▸ Required work
Write out exactly, please, the lines from the one containing "attach(piece, self.body)" to the end of the material.

▸ Source material

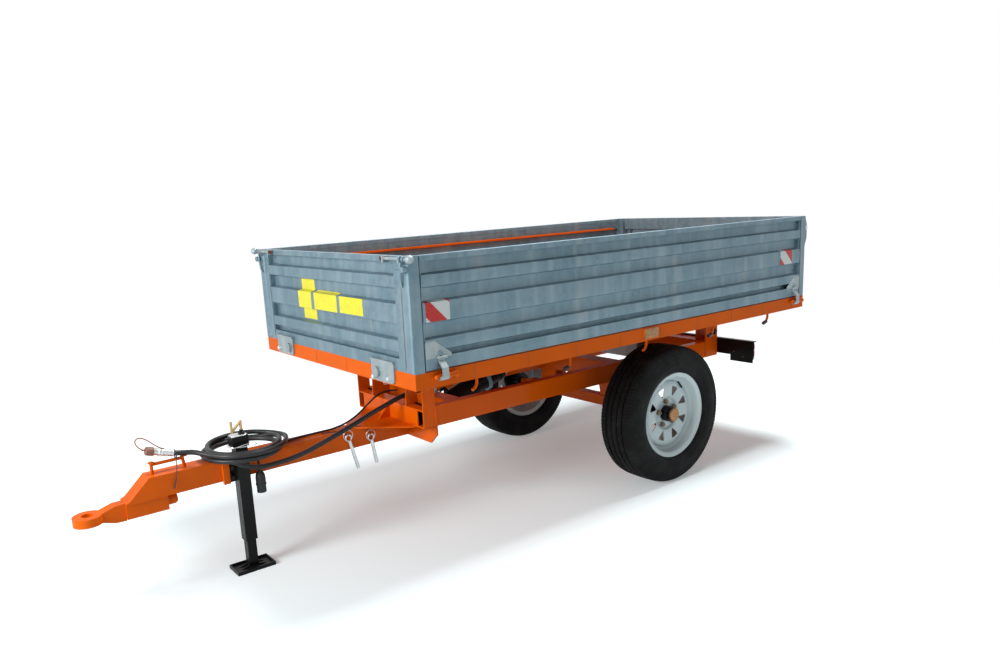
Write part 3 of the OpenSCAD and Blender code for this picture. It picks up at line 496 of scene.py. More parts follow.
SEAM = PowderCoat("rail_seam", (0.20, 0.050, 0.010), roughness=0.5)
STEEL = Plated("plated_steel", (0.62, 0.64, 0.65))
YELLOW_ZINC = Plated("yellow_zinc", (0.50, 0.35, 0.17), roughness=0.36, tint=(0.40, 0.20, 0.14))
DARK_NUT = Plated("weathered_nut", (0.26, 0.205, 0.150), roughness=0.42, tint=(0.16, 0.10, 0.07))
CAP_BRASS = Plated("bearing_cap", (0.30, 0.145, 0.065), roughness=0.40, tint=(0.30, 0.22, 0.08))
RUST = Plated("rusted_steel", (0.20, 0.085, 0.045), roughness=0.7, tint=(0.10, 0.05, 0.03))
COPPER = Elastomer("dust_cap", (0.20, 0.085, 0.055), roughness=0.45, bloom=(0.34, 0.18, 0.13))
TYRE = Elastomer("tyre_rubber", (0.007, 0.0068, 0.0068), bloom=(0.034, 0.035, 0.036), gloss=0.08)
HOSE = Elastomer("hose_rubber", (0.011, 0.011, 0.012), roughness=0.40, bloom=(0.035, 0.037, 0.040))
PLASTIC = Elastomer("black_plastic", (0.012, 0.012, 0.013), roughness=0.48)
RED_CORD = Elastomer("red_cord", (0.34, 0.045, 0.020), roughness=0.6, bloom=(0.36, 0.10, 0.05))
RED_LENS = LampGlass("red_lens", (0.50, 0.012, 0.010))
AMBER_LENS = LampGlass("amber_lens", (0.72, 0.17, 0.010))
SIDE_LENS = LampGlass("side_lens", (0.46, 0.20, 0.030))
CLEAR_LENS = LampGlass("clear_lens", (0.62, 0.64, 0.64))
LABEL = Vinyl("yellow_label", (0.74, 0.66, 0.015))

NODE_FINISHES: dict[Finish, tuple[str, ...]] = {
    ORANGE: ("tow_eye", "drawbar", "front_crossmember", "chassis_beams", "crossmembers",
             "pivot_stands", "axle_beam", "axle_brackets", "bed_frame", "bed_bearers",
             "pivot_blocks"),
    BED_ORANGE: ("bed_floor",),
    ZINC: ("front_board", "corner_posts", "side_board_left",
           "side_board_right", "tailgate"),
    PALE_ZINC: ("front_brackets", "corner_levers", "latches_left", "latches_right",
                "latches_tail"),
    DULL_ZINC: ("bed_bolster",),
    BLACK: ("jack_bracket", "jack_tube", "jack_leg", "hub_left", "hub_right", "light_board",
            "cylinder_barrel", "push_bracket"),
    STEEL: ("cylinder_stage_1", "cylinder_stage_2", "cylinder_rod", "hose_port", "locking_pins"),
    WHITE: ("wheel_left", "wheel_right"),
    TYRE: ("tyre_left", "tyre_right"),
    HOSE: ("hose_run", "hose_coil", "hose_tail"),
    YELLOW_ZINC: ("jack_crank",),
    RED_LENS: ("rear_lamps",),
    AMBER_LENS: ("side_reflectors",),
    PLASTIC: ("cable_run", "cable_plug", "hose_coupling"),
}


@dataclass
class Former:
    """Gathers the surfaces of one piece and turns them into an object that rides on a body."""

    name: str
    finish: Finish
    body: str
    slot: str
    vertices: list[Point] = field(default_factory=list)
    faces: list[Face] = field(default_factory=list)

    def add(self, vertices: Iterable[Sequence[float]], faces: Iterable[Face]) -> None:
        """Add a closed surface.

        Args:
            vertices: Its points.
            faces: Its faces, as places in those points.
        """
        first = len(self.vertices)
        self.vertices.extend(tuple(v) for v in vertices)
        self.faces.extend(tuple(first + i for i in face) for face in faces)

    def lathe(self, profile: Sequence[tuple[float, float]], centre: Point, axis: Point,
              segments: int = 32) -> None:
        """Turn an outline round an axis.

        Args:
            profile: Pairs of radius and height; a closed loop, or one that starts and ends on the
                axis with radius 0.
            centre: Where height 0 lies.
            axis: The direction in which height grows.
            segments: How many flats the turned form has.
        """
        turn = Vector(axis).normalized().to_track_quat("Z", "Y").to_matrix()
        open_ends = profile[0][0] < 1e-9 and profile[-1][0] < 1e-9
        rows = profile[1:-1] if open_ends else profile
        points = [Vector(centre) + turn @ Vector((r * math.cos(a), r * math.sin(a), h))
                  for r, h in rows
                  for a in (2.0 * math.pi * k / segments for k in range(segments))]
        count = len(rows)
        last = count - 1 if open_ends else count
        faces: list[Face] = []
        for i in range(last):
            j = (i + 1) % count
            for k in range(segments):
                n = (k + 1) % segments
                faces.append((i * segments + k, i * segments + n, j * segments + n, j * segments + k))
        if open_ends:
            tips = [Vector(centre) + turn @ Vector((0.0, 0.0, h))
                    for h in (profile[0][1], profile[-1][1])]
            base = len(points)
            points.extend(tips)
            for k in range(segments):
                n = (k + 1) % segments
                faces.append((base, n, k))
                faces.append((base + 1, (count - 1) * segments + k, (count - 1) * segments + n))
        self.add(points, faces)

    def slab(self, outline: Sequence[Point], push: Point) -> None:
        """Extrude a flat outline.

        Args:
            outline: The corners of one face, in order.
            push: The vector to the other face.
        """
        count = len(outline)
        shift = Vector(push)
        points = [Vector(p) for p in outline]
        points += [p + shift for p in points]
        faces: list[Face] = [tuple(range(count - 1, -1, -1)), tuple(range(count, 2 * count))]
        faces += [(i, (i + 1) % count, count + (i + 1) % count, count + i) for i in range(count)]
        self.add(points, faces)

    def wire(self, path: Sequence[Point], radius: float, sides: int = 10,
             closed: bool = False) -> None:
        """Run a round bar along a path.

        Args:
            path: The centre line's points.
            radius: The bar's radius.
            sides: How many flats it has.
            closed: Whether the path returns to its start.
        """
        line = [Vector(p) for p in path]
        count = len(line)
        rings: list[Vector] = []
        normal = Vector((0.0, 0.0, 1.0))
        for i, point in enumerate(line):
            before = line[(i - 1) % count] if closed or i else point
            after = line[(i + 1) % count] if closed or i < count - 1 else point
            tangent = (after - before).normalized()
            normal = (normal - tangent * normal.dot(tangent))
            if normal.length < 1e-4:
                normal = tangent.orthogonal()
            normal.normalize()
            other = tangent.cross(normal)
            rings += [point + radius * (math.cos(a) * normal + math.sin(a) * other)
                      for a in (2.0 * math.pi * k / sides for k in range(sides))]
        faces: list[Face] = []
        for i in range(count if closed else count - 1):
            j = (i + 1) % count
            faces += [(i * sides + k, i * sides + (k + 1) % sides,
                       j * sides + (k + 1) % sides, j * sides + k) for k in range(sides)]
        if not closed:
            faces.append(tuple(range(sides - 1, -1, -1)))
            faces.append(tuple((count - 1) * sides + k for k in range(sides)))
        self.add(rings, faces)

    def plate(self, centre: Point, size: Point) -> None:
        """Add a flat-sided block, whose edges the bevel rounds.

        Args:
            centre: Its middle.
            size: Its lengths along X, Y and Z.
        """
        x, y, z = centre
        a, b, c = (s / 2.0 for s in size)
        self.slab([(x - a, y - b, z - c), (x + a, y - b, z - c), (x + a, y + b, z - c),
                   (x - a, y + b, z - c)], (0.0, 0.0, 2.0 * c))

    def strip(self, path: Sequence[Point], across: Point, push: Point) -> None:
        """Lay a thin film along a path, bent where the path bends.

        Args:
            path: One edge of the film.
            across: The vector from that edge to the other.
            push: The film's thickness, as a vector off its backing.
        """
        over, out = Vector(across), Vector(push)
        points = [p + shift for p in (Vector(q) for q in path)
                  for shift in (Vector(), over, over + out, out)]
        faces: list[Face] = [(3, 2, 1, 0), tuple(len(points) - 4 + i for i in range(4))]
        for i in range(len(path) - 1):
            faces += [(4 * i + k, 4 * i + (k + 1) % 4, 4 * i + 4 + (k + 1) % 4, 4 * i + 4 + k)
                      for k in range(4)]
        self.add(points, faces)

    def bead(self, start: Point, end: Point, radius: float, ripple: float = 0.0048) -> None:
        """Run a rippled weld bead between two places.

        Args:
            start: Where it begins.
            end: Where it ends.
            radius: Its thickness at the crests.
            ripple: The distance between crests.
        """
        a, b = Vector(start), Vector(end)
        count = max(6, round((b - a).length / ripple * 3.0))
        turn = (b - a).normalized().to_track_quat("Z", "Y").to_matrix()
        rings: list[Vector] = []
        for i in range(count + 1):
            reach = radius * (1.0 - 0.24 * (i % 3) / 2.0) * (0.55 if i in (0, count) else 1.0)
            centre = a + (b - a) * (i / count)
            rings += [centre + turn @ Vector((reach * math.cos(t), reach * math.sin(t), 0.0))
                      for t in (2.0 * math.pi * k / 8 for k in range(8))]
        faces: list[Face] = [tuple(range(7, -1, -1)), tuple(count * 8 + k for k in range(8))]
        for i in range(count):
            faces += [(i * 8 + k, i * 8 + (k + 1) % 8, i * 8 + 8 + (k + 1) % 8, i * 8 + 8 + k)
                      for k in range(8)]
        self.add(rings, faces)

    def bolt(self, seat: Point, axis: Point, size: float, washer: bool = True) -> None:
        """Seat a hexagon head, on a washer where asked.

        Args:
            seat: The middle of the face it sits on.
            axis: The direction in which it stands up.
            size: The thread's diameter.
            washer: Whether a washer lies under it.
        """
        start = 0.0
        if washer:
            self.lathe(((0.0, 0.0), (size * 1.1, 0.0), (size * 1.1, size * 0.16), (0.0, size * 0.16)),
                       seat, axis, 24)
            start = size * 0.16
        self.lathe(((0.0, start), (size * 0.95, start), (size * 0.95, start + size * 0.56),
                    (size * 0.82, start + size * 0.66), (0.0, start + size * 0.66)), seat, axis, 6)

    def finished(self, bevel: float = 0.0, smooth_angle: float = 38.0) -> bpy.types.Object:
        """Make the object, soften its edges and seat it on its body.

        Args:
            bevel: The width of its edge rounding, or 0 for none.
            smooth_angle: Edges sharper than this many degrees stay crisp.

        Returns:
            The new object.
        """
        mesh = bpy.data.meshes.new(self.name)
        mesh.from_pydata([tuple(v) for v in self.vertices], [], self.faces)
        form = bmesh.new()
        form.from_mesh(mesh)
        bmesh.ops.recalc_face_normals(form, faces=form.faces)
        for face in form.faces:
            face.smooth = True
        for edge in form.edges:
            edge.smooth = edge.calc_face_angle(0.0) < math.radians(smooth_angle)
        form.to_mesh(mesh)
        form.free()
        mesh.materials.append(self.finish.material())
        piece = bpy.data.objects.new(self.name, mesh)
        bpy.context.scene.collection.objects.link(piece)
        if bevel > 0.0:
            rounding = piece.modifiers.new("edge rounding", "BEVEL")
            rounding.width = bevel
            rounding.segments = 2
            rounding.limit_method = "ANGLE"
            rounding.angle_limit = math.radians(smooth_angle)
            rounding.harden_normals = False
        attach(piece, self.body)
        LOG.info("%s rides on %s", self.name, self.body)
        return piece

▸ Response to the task
        attach(piece, self.body)
        LOG.info("%s rides on %s", self.name, self.body)
        return piece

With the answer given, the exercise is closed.